Many highly learned men have followed this edition, especially Morinus, Brian Walton, Lambert Bos, Van Ess, etc.
Finally, a fourth edition arose from the Alexandrian codex. Patriarch Cyril brought this truly ancient and most excellent codex from Alexandria to Constantinople, and gave it as a gift to Charles I, King of England, through his ambassador to the Emperor of the Turks. It is written on parchment, like the Vatican codex, in large and ancient characters, without distinction of words, verses, or chapters, and without marks for accents or breathings, which are certain documents of venerable antiquity. Ernest Grabe published a part of this codex in Oxford in 1707 and 1709; others brought it to completion in the years 1719 and 1720. Everything was expressed faithfully, word for word, and as far as possible, literally. Only where a copy seemed to labor under a fault or defect were corrections and supplements—which were mostly printed in smaller characters from the Vatican codex—added; they placed the corrupted reading, or what they believed to be corrupted, in the margin. Breitinger reprinted this edition in Zurich in 1730, and in these most recent times, Holmes and Parsons in Oxford (1798 and 1818) used ancient characters similar to the codex, with infinite variant readings. Much more advisable was H. H. Baber, who, with the greatest care and immense labor, printed this entire codex in 1820 with its own ancient characters, preserving both the same order of columns and lines and the same structure of letters and words, so that it may truly be called a fac-simile: a truly golden work, which preserves this codex safe forever.
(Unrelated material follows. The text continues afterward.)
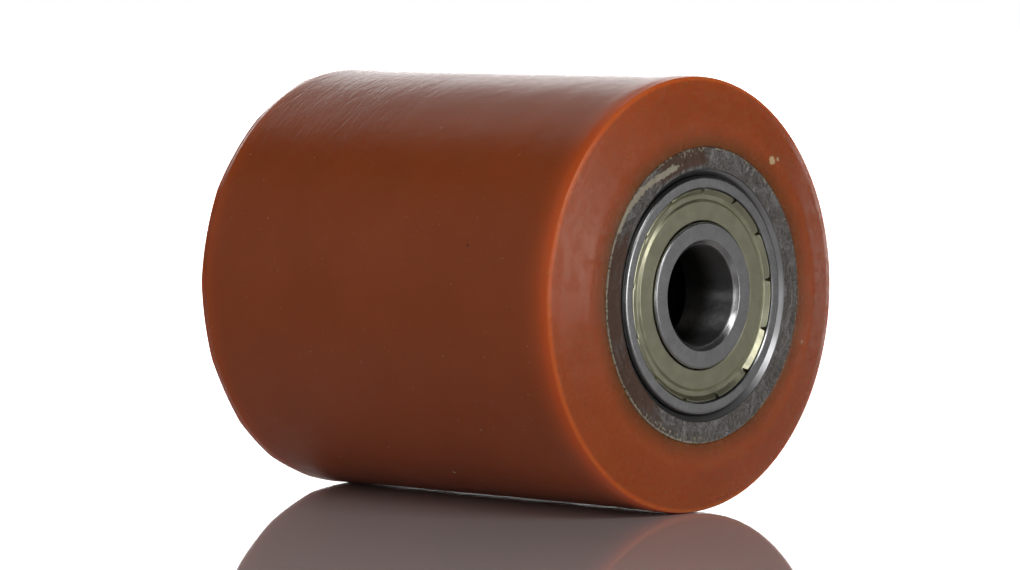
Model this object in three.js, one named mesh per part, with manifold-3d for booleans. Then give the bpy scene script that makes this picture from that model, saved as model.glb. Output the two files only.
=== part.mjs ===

Would that the same labor might be undertaken for the preservation of the Vatican codex, which is crumbling day by day!
These two codices, namely the Vatican and the Alexandrian, both most ancient and excellent, and written already before the times of St. Jerome as everyone agrees, seem to have been reserved by some divine providence. They agree admirably in almost all things; yet they differ in some, but generally speaking, one supports and supplements the other.